Para os analistas, a escolha do nome pode ser uma indicação do trabalho que Bergoglio pretende desenvolver à frente da Igreja. A decisão é vista como uma “mensagem poderosa” pelo professor de história e estudos religiosos Daniel Bornstein, da Washington University/St. Louis (Missouri, EUA). Para ele, “resta saber se a associação se converterá em políticas que facilitem as condições econômicas e espirituais dos mais pobres pelo mundo”.

Michele Dillon, diretora do Departamento de Sociologia da Universidade de New Hampshire (EUA), também vê na decisão do cardeal uma associação com um possível processo de reforma e abertura da Igreja. Francisco de Assis, membro de uma família da classe alta italiana, teve atitudes e posturas totalmente contrárias ao comportamento elitista da época, com o qual rompeu. “Talvez o papa Francisco esteja sinalizando que, embora pertença à elite hierárquica da Igreja, ele favorecerá reformas e queira o Vaticano aberto a revisitar algumas de suas práticas estabelecidas”, analisou.

Apesar da forte associação ao santo, os especialistas lembraram ainda outra possível fonte de inspiração, a do jesuíta Francisco Xavier. “Ele teve um papel muito grande na abertura da Igreja Católica para a Ásia e foi jesuíta, como o novo papa”, ponderou Gomez. Segundo ele, além da influência desses dois Franciscos na sua vida, Bergoglio demonstrou disposição para a ruptura ao escolher um nome que não está associado a nenhum papa anterior.
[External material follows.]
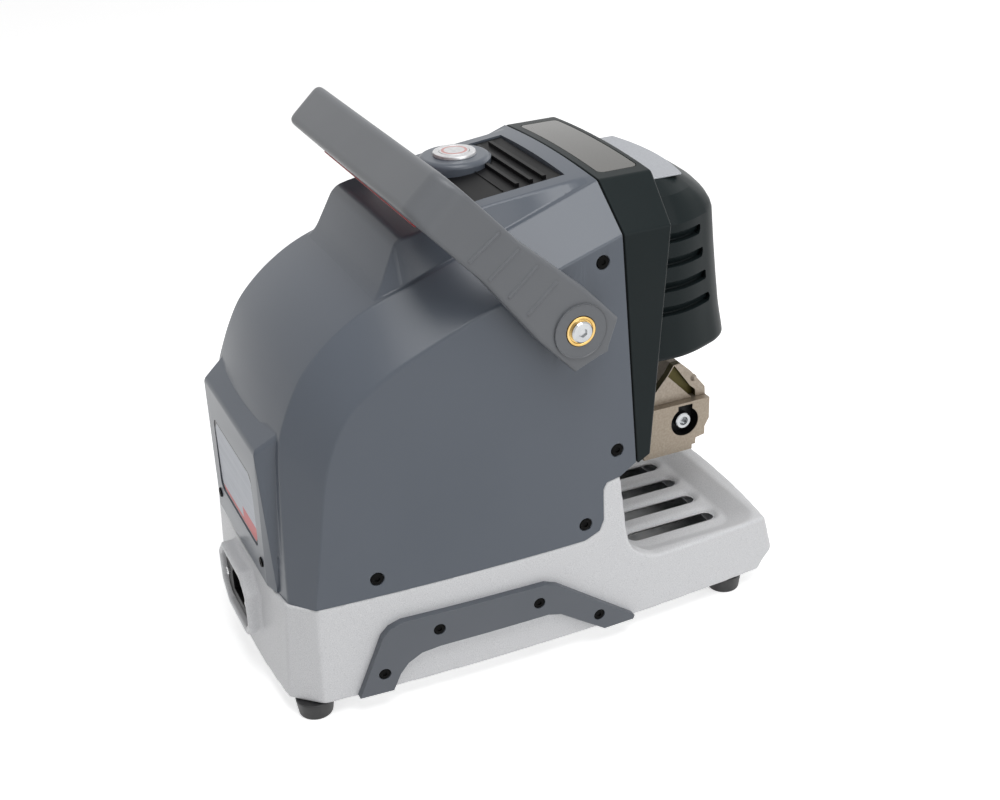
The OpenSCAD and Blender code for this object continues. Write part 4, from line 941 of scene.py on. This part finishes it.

O teólogo Leonardo Boff, que disse ter feito a profecia da escolha há uma semana, em sua conta no Twitter, também considerou que Francisco pode dizer muito sobre os novos rumos da Igreja. “Porque Francisco não é um nome, é todo um programa de Igreja, uma igreja simples, sem poder, ligada aos pobres, com uma relação totalmente diferente com a natureza”, afirmou.